Mike Kalaher obituary

Mike Kalaher
Mike Kalaher became a full-time union official with Nalgo (later Unison) in 1970, and worked as a negotiator and recruiter for them until 2007 Photograph: provided by friend

My friend and former work colleague Mike Kalaher, who has died aged 80, was for many years a full-time organiser and recruiter for the Unison trade union, first in London and then in East Anglia.

Mike was born in Islington in north London, where his earliest memories were of the sounds of doodlebug bombs flying over the capital during the second world war, and of being thrown into a Morrison shelter by his parents or grandparents, along with his dog, Peter.

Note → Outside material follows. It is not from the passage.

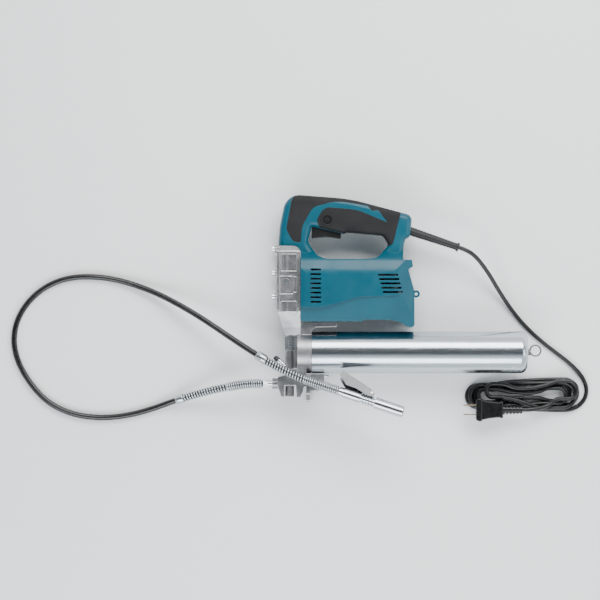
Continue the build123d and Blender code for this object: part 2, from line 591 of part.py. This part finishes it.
def build_coupler():
    place = coupler_place()
    body = turned_x([(0, 0), (0, 5.4), (1.4, 5.4), (1.4, 6.3), (7.5, 6.3), (7.5, 7.4), (29.5, 7.4),
                     (30, 7.8), (31.4, 7.8), (31.4, 5.0), (74, 5.0), (74, 6.2), (77, 6.2), (77, 0)])
    body += plate([(24, 5, 0.2), (24, 10.8, 2), (46.8, 11.6, 2), (46.8, 7.5, 0.5), (31.4, 7.5, 0.2), (30, 5, 0.2)],
                  -3.4, 3.4)
    body -= bar_z(1.6, -9, 9, *LEVER_PIVOT)
    body -= bar_x(2.0, -2, 80)
    save("coupler_body", place * body)
    sleeve = turned_x([(52, 5.2), (52, 8.2), (89, 8.0), (COUPLER_LENGTH, 7.4), (COUPLER_LENGTH, 6.9),
                       (54, 6.9), (54, 5.2)])
    save("coupler_sleeve", place * sleeve)
    jaws = bar_x(6.5, 77.2, 89.4) - bar_x(3.45, 70, 95)
    for k in range(3):
        jaws -= Rot(120 * k + 60, 0, 0) * block(77, 91, 0, 9, -0.45, 0.45)
    save("coupler_jaws", place * jaws)
    spring = Pos(32.3, 0, 0) * Rot(0, 90, 0) * coil_spring(6.3, 1.5, 4.3, 18.2)
    save("coupler_spring", place * spring)
    flank = [(-2.6, 26.6, 1), (41, 14.4, 6), (48.6, 9.6, 3), (47, 4.2, 2), (40, 3.4, 4), (21.6, 8.2, 10),
             (7.4, 8.6, 2), (-5.6, 20.4, 2)]
    lever = plate(flank, 7.9, 9.1) + plate(flank, -9.1, -7.9)
    skin = outline([(-2.6, 26.6, 0.2), (40.4, 14.5, 0.2), (40, 13.1, 0.2), (-3.0, 25.2, 0.2)])
    lever += extrude(Pos(0, 0, -9.1) * skin, 18.2)
    lever -= bar_z(1.62, -12, 12, *LEVER_PIVOT)
    save("coupler_lever", place * lever)
    save("lever_pin", place * bar_z(1.56, -9.9, 9.9, *LEVER_PIVOT))


# ---------------------------------------------------------------- whole tool
def main():
    build_housing()
    build_screws()
    build_trigger()
    build_cord_guard()
    build_gear_case()
    build_pump_head()
    build_pump_fittings()
    build_crank()
    build_motor()
    build_barrel()
    build_hose()
    build_lead()
    build_plug()
    build_coupler()
    os.makedirs("parts", exist_ok=True)
    for name, shape in PARTS.items():
        export_step(TO_ROW * shape, f"parts/{name}.step")


main()
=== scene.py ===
"""Looks of a corded electric grease gun that lies on its side with its hose and its lead.

Measures in the tables are millimetres: along the barrel, up to the handle, and above the floor.
"""
import bpy
import json
import math
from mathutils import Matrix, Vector


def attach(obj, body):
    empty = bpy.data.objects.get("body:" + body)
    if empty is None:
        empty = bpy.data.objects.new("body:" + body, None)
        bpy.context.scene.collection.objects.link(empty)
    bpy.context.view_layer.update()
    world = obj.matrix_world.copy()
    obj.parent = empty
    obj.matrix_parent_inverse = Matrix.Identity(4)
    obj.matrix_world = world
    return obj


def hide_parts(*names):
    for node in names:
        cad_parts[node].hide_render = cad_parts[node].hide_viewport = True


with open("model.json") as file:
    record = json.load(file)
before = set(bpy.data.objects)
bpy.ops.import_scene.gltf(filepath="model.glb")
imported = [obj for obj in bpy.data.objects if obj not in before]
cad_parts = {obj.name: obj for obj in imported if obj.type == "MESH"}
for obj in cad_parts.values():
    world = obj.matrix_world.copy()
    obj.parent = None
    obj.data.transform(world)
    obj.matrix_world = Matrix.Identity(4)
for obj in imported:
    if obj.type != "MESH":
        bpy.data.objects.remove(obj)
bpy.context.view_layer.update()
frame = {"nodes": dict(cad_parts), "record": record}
nodes = frame["nodes"]

ORIGIN_X = 124.2
ORIGIN_Y = 73.9
MID_HEIGHT = 38.0


def at(along, up, height):
    """Point of the row frame, in metres."""
    return Vector(((along - ORIGIN_X) / 1000, (up - ORIGIN_Y) / 1000, height / 1000))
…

Mike’s father, Lawrence, was an engineer’s fitter, communist and trade unionist, and his mother, Clara (nee Beckham), was an office supervisor. When he was 11 his father set him on the path to readership of the Guardian, giving him extra pocket money to buy a “decent” newspaper (then the Manchester Guardian).

At Sir William Collins secondary school in Somers Town he loved his school dinners and was a keen member of the debating club, but took little interest in his studies, leaving at 16 to work at the John Dickinson stationery company in Apsley, Hertfordshire. After 18 months he moved to Kodak, becoming a shop steward there for the Association of Cinematograph, Television and Allied Technicians union and staying with the company for eight years. After that he worked for the British Standards Institute, providing technical help to exporters.

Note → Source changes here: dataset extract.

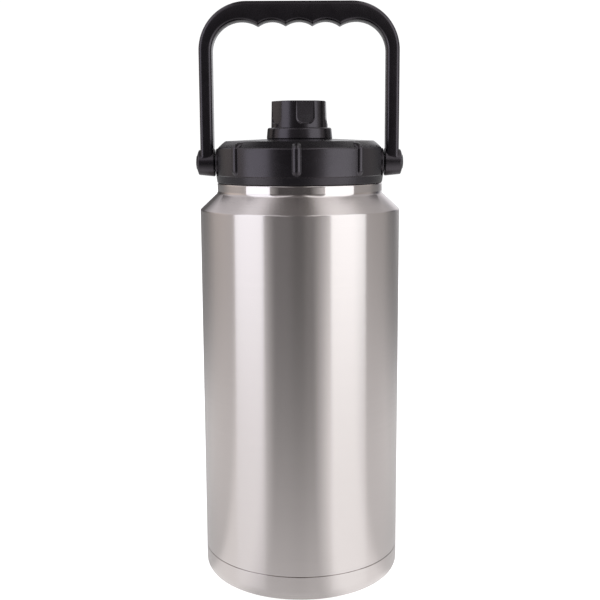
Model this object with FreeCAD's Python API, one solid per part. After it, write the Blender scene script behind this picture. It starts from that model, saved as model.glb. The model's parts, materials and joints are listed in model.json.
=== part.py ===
import FreeCAD, Part
import math
import os

# Large double-wall water jug: steel vacuum body, wide screw lid, screw spout cap and a bail handle.
# Millimetres. +Z is up, the jug's axis is the Z axis, and z = 0 is the surface it stands on.
# The front is -Y and the handle's pivots lie along X.

V = FreeCAD.Vector
ORIGIN = V(0, 0, 0)
UP = V(0, 0, 1)

# --- driving dimensions: vacuum body ---
BODY_R = 72.0            # outer radius of the straight wall
STEEL_T = 0.9            # sheet thickness of both walls
BASE_CORNER_R = 8.9      # rounding between wall and base
SEAM_Z = 19.9            # height of the seam above the base cup
SEAM_GAP = 0.5           # width of the visible seam groove
SPIGOT_H = 5.0           # how far the base cup's spigot reaches up behind the seam
SHOULDER_Z = 272.4       # top edge of the straight wall
NECK_R = 59.4            # outer radius of the neck
NECK_Z = 284.2           # where the shoulder cone meets the neck
LIP_Z = 291.2            # top of the steel lip
MOUTH_R = 52.0           # bore of the mouth
LINER_R = 66.0           # bore of the inner vessel
LINER_FLOOR_Z = 12.0     # underside of the inner vessel
LINER_CONE_Z = 266.4     # the inner vessel starts to narrow
LINER_NECK_Z = 277.7     # the inner vessel has narrowed to the mouth
BASE_RECESS_R = 48.0     # raised centre of the base
BASE_RECESS_Z = 4.0
SEAL_HOLE_R = 2.2        # evacuation hole in the base cup
GETTER_X = 24.0          # the getter sits off centre in the vacuum gap
GETTER_R = 6.0
GETTER_H = 2.6
STRAP_T = 0.4
STRAP_W = 5.0

# --- driving dimensions: lid ---
LID_R = 60.7             # band of the lid
LID_RING_R = 60.2        # ring below the band
LID_BOTTOM_R = 59.5
LID_BOTTOM_Z = 291.5
LID_RING_TOP_Z = 296.6
LID_BAND_LOW_Z = 297.1
LID_BAND_TOP_Z = 316.1
LID_EDGE_R = 53.2        # inner end of the chamfer
LID_EDGE_Z = 320.9
LID_TOP_Z = 322.0        # flat seat of the spout collar
LID_WALL = 2.5
LID_FLAT_X = 57.4        # flats on both sides of the lid, where the pivots stand
LID_FLAT_TOP_Z = 316.35  # the flats lean inwards above this height
LID_FLAT_EDGE_X = 53.6   # and meet the lid's top edge here
PLUG_R = 49.6            # wall of the plug that enters the mouth
PLUG_WALL = 2.4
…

In the early 1970s Mike became the youngest alderman in the history of Hemel Hempstead borough council, later becoming deputy leader of the successor council, Dacorum.

In 1970 he achieved his ambition of becoming a full-time trade union official for Nalgo (now Unison), where he was instrumental in creating a union branch for staff who worked at the union itself. After 25 years of organising and recruiting across public sector organisations in the London region, in 1995 he transferred to Unison’s eastern region, where he recruited and organised across the water industry, privatised utilities and NHS trusts. During this time he gained an MSc at Keele University and became a member of the Chartered Institute of Personnel and Development.

Poor health forced Mike’s retirement in 2007, but he embraced the change and was elected to the parish council of the village of Langford in Bedfordshire, to where he had moved in 2002. He was chair of its cemetery committee for a time, which came in handy when making arrangements for his demise.

Mike is survived by his wife, Lorraine (nee Rook), whom he married in 2008; two children, Joe and Lizzie, from his first marriage, to Jan (nee Stevens), which ended in divorce; two stepchildren, Victoria and Lawrence, from his second marriage; 13 grandchildren; and a great-grandchild.